● DATA SHOWN
......

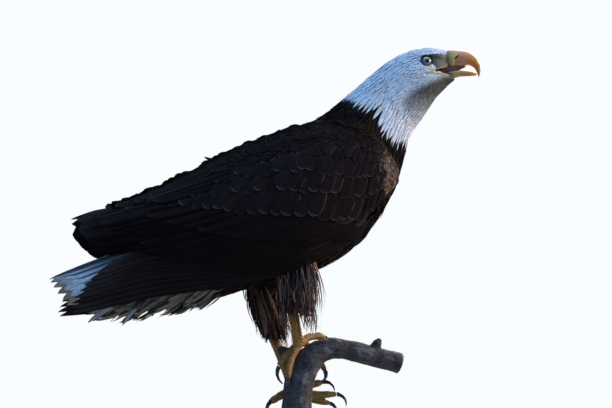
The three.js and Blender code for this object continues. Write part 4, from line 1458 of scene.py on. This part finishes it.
def make_eyes(finishes):
    """Eyeballs with a domed front, and a ring of lid round each."""
    for word, side in SIDES.items():
        low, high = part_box(f"eye_{word}")
        gaze = Vector(HEAD_LEFT * side + HEAD_AHEAD * 0.12 + UP * 0.04).normalized()
        place = Matrix.Translation((low + high) / 2) @ gaze.to_track_quat("Z", "Y").to_matrix().to_4x4()
        bm = bmesh.new()
        bmesh.ops.create_uvsphere(bm, u_segments=64, v_segments=40, radius=10.4 * MM)
        for v in bm.verts:
            dome = math.exp(-(math.hypot(v.co.x, v.co.y) / (6.2 * MM)) ** 4)
            v.co.z += max(0, v.co.z) * 0.10 * dome
        points = np.array([v.co[:] for v in bm.verts])
        bmesh.ops.transform(bm, matrix=place, verts=bm.verts)
        eye = object_of(bm, f"eyeball_{word}", finishes["eye"])
        behind = 20
        radius = np.where(points[:, 2] > 0, np.hypot(points[:, 0], points[:, 1]) / MM, behind)
        mark(eye.data, from_pupil=radius, spoke=np.arctan2(points[:, 1], points[:, 0]))
        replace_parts(eye, f"eye_{word}")
        make_lid(word, place, finishes)


def make_lid(word, place, finishes):
    """A fleshy ring that hugs the eyeball, flatter along its upper side."""
    bm = bmesh.new()
    rings = []
    reach = math.radians(52)
    for turn in np.arange(48) * math.tau / 48:
        flat = 0.86 if math.sin(turn) > 0 else 1.0
        ring = []
        for a in np.arange(8) * math.tau / 8:
            tip = reach + 0.10 * math.cos(a)
            far = (10.6 + 0.6 * math.sin(a)) * MM
            across = math.sin(tip) * far
            at = (math.cos(turn) * across, math.sin(turn) * across * flat, math.cos(tip) * far)
            ring.append(bm.verts.new(at))
        rings.append(ring)
    for first, second in zip(rings, rings[1:] + rings[:1]):
        joined(bm, first, second)
    bmesh.ops.recalc_face_normals(bm, faces=bm.faces)
    bmesh.ops.transform(bm, matrix=place, verts=bm.verts)
    object_of(bm, f"eyelid_{word}", finishes["lid"])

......

● EXERCISE
Print the complete listing again, exactly as it stands.

● THE COMPLETED TASK
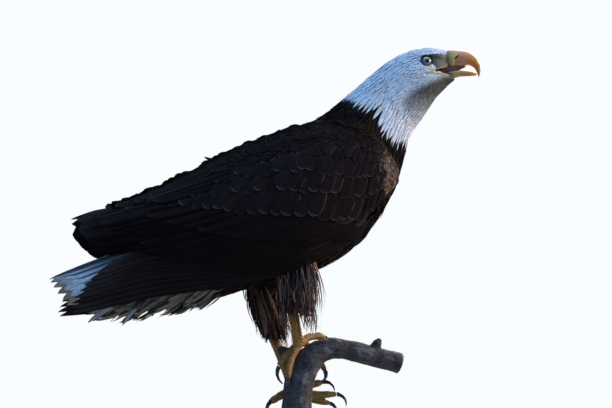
The three.js and Blender code for this object continues. Write part 4, from line 1458 of scene.py on. This part finishes it.
def make_eyes(finishes):
    """Eyeballs with a domed front, and a ring of lid round each."""
    for word, side in SIDES.items():
        low, high = part_box(f"eye_{word}")
        gaze = Vector(HEAD_LEFT * side + HEAD_AHEAD * 0.12 + UP * 0.04).normalized()
        place = Matrix.Translation((low + high) / 2) @ gaze.to_track_quat("Z", "Y").to_matrix().to_4x4()
        bm = bmesh.new()
        bmesh.ops.create_uvsphere(bm, u_segments=64, v_segments=40, radius=10.4 * MM)
        for v in bm.verts:
            dome = math.exp(-(math.hypot(v.co.x, v.co.y) / (6.2 * MM)) ** 4)
            v.co.z += max(0, v.co.z) * 0.10 * dome
        points = np.array([v.co[:] for v in bm.verts])
        bmesh.ops.transform(bm, matrix=place, verts=bm.verts)
        eye = object_of(bm, f"eyeball_{word}", finishes["eye"])
        behind = 20
        radius = np.where(points[:, 2] > 0, np.hypot(points[:, 0], points[:, 1]) / MM, behind)
        mark(eye.data, from_pupil=radius, spoke=np.arctan2(points[:, 1], points[:, 0]))
        replace_parts(eye, f"eye_{word}")
        make_lid(word, place, finishes)


def make_lid(word, place, finishes):
    """A fleshy ring that hugs the eyeball, flatter along its upper side."""
    bm = bmesh.new()
    rings = []
    reach = math.radians(52)
    for turn in np.arange(48) * math.tau / 48:
        flat = 0.86 if math.sin(turn) > 0 else 1.0
        ring = []
        for a in np.arange(8) * math.tau / 8:
            tip = reach + 0.10 * math.cos(a)
            far = (10.6 + 0.6 * math.sin(a)) * MM
            across = math.sin(tip) * far
            at = (math.cos(turn) * across, math.sin(turn) * across * flat, math.cos(tip) * far)
            ring.append(bm.verts.new(at))
        rings.append(ring)
    for first, second in zip(rings, rings[1:] + rings[:1]):
        joined(bm, first, second)
    bmesh.ops.recalc_face_normals(bm, faces=bm.faces)
    bmesh.ops.transform(bm, matrix=place, verts=bm.verts)
    object_of(bm, f"eyelid_{word}", finishes["lid"])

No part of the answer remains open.